Amount, term, and payment move together. Holding amount constant, longer terms reduce payment size but increase total interest. Holding payment constant, a larger amount may require longer term. When you negotiate, know which vertex matters most to your cash flow.

Refinancing and Paydown Effects on Future Limits

Paying down existing facilities on schedule often improves future limits more than sporadic lump sums after stress. Consistent behavior is easier for underwriters to reward.

Frequently Asked Sizing Questions

Can I get more if I add a guarantor? Sometimes—policies vary and guarantors undergo full review.

Does revenue from a new product line count immediately? Often partially until a track record exists; provide evidence of contracts or pilot results.

Should I apply for the max prequalified amount? Only if the max matches operational need and payment stress tests.

Working Capital and Tax Planning

Large tax payments can temporarily distort monthly surplus. When sizing requests, consider quarterly estimated taxes and year-end liabilities so you do not overstate free cash flow available for debt service.

People Costs and Growth

Planned hiring can increase working capital needs before new revenue arrives. Document hiring timelines and expected productivity ramp when requesting larger facilities.
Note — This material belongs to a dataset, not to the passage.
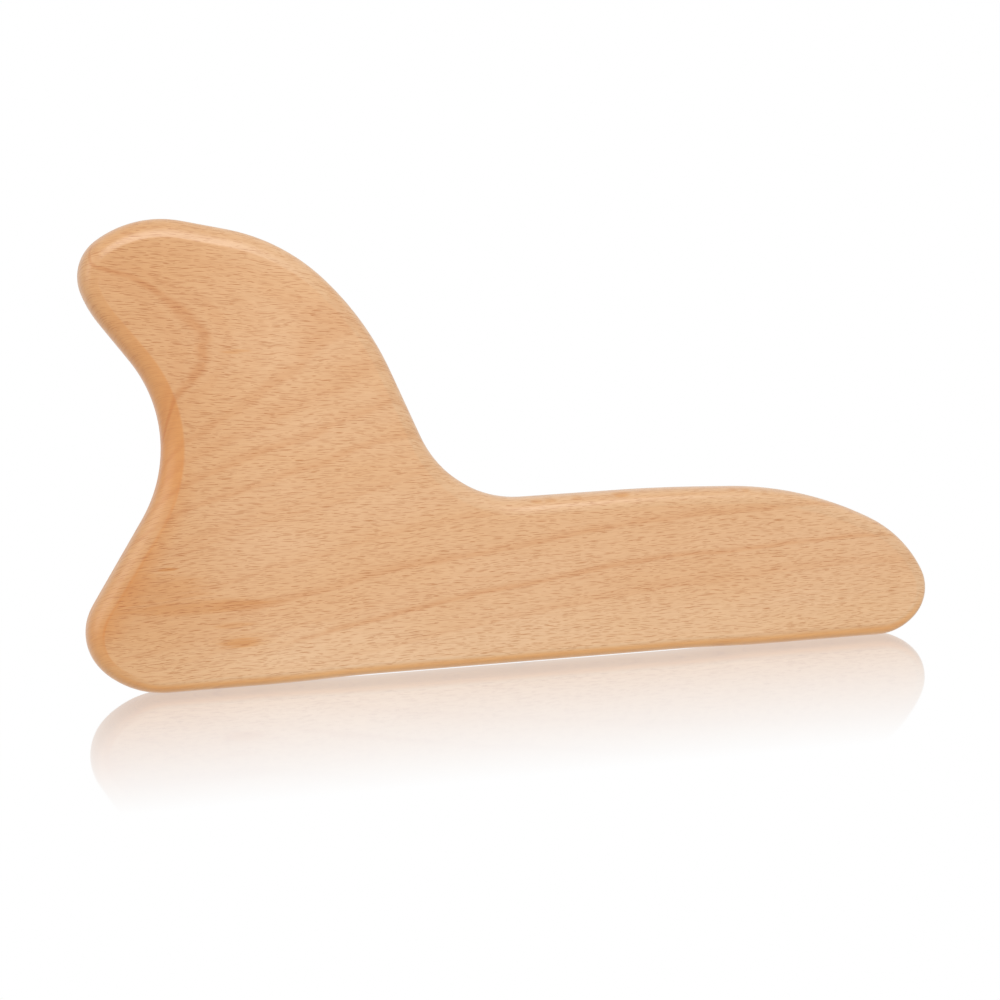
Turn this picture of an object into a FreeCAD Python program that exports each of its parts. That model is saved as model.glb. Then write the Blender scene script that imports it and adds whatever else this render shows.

When You Are Close to Approval

If a lender offers a conditional approval slightly below your ask, evaluate whether the shortfall can be managed operationally or bridged with trade credit before rejecting the offer outright.

Capacity Planning Across Quarters

Map revenue and major expenses by quarter. If Q1 is always tight, size working capital so payments remain safe in Q1—not only in your best quarter. Underwriters often look for the weakest period when judging sustainability.

Benchmarking Against Peers

Industry benchmarks for working capital ratios can inform internal targets. You will not submit benchmarks to every lender, but they help you sanity-check whether your request is reasonable.

Remember that qualification is not a single static number—it changes as your deposits, debt, and credit profile change. Revisit sizing whenever your business materially improves or faces new headwinds.